There were some really tough hills near the end, but Gary had also texted that the last few miles were relatively flat and encouraged me that I could make it. I pressed on.

It felt so good to ride into Shenandoah and cross under the banner on Main Street. I had done it! It didn't matter that Gary had finished in four hours and I had taken six hours and fifteen minutes. The most important thing was that I had finished. It felt great!
Holding the seeds they gave us at the end.

I keep thinking about RAGBRAI in the weeks since then. It's such a good comparison to life. The hard work we have to put in to get through difficult times in our life. How important it is to keep going and eventually finish our life's race. How some people stop to help when a fellow rider is having trouble. The importance of taking care of ourselves as we ride (drinking water, resting, knowing our limits). 

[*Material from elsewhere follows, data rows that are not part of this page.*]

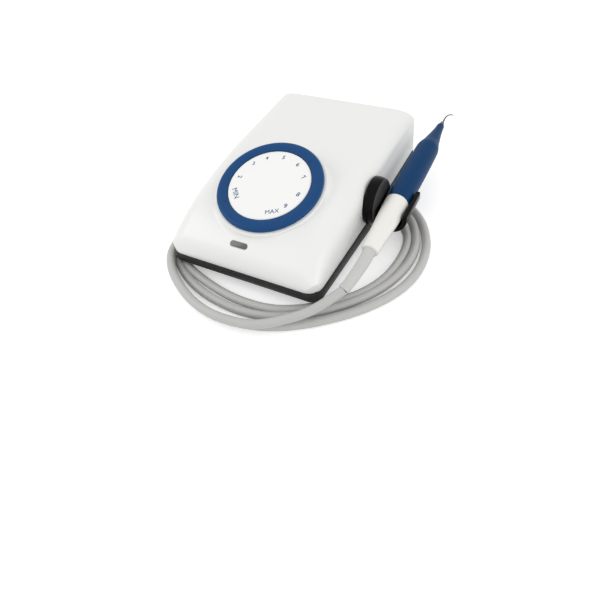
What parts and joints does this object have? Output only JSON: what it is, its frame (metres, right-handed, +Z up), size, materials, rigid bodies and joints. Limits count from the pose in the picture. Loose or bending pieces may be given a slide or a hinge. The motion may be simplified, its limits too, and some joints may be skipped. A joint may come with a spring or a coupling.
{
  "type": "ultrasonic dental scaler",
  "caption": "Tabletop ultrasonic dental scaler: rounded white power unit with a tilted power dial, and a slim handpiece with a hooked tip on a side holder, fed by a coiled hose.",
  "frame": {"origin": "middle of the underside of the object's box without its hose, on the table plane under the rubber feet", "axes": "+X towards the holder's side, +Y from the dial's end to the rear panel and along the handpiece to its tip, +Z up"},
  "size_m": [0.2136, 0.2889, 0.0668],
  "materials": {
    "case_white": "fine satin",
    "base_grey": "fine texture",
    "rubber_dark": "matte",
    "steel": "plain",
    "ring_blue": "satin",
    "plate_white": "satin",
    "nylon": "satin",
    "inner_grey": "plain",
    "lamp_grey": "smoked",
    "board_green": "plain",
    "ferrite": "matte",
    "copper": "enamelled wire",
    "aluminium": "satin",
    "brass": "turned",
    "black_plastic": "gloss",
    "tube_clear": "translucent",
    "connector_white": "satin",
    "sleeve_blue": "satin",
    "ceramic": "fired",
    "titanium": "turned",
    "hose_grey": "silicone",
    "boot_grey": "silicone",
    "holder_black": "satin face, glossy rim"
  },
  "bodies": {
    "unit": {"base_tray": "base_grey", "rubber_feet": "rubber_dark", "case_screws": "steel", "board_screws": "steel", "top_cover": "case_white", "led_window": "lamp_grey", "led_board": "board_green", "dial_bush": "nylon", "scale_plate": "plate_white", "dial_carrier": "inner_grey", "carrier_screws": "steel", "potentiometer": "black_plastic", "main_board": "board_green", "transformer_core": "ferrite", "transformer_windings": "copper", "heat_sink": "aluminium", "capacitors": "aluminium", "board_plugs": "nylon", "rear_panel": "base_grey", "panel_screws": "steel", "power_socket": "black_plastic", "footswitch_socket": "black_plastic", "hose_gland": "black_plastic", "gland_nut": "black_plastic", "flow_valve": "brass", "water_inlet": "brass", "inlet_nut": "brass", "valve_body": "brass", "valve_coil": "black_plastic", "inlet_tube": "tube_clear", "outlet_tube": "tube_clear", "handpiece_holder": "holder_black", "holder_screw": "steel", "hose_lead": "hose_grey", "hose_tail": "hose_grey", "hose_coil": "hose_grey"},
    "dial": {"dial_ring": "ring_blue", "dial_gear": "nylon", "hub_clip": "steel"},
    "pot_wheel": {"pot_gear": "nylon"},
    "flow_knob": {"water_knob": "inner_grey"},
    "connector": {"connector_shell": "connector_white", "contact_block": "black_plastic", "contact_pins": "brass", "hose_boot": "boot_grey"},
    "handpiece": {"handpiece_sleeve": "sleeve_blue", "handpiece_socket": "black_plastic", "transducer_mass": "steel", "piezo_rings": "ceramic", "transducer_horn": "titanium", "horn_seal": "rubber_dark"},
    "tip": {"scaler_tip": "titanium"}
  },
  "joints": [
    {"name": "dial_turn", "type": "hinge", "parent": "unit", "child": "dial", "pos_m": [-0.01665, -0.05335, 0.058], "axis": [0, -0.2198, 0.9755], "range_deg": [-135, 135]},
    {"name": "pot_turn", "type": "hinge", "parent": "unit", "child": "pot_wheel", "pos_m": [-0.01665, -0.02994, 0.06328], "axis": [0, -0.2198, 0.9755], "range_deg": [-135, 135]},
    {"name": "water_turn", "type": "hinge", "parent": "unit", "child": "flow_knob", "pos_m": [0.00035, 0.08705, 0.03], "axis": [0, 1, 0], "range_deg": [-135, 135]},
    {"name": "lift", "type": "slide", "parent": "unit", "child": "connector", "axis": [0, 0, 1], "range_m": [0, 0.03]},
    {"name": "pull_off", "type": "slide", "parent": "connector", "child": "handpiece", "axis": [0, 0.9993, 0.0375], "range_m": [0, 0.02]},
    {"name": "tip_off", "type": "slide", "parent": "handpiece", "child": "tip", "axis": [0, 0.9993, 0.0375], "range_m": [0, 0.008]}
  ],
  "couplings": [
    {"joint": "pot_turn", "follows": "dial_turn", "ratio": -1}
  ]
}
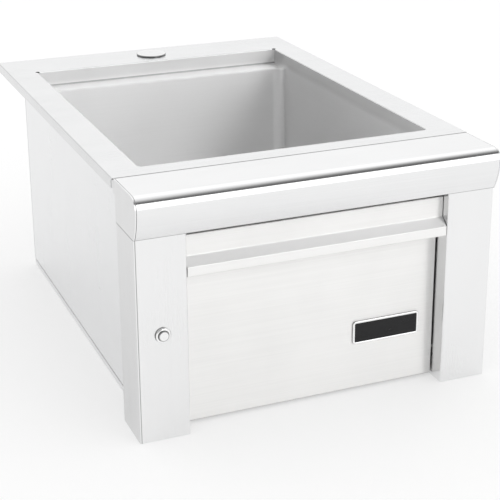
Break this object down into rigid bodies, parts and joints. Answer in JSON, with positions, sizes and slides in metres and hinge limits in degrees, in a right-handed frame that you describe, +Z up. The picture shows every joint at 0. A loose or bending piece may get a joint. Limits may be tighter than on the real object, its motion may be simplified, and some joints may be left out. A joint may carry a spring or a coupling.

One of the greatest things I took away from RAGBRAI was the importance of riding your own ride. I watched people pass me (and lots of people passed me) and they were all so different. Some were in fancy bike gear with team logos on them, some were in shirts and shorts like me, some rode with a friend and chatted as they rode, other rode alone. Some looked like they were in great shape and the ride was easy. Others were huffing and puffing (like me) and had to walk up the worst hills. It was okay. We were all on RAGBRAI. Some were registered for the whole week. Others were "outlaws" and just joined in on the first day to get a taste of what RAGBRAI was like. 

I rode in RAGBRAI, but I didn't really do RAGBRAI. That honor is reserved for those who put in seven days of pedaling their hearts out. I'm glad I rode, even if it was for just one day. It will stay with me as I keep plugging away through this life I live. Some days may be an uphill climb, but I will keep going. Other days may be a joyful coast through beautiful experiences. I will choose to enjoy them fully and rest up for the inevitable hill coming up again. No matter what, I'll rely on God for my strength and courage to keep going and complete life's ride.

"I press on toward the goal to win the prize for which God has called me heavenward in Christ Jesus." (Philippians 3:14 NIV)

How is your life's "ride" going? How can focusing on God help you keep going and finish your "ride" well?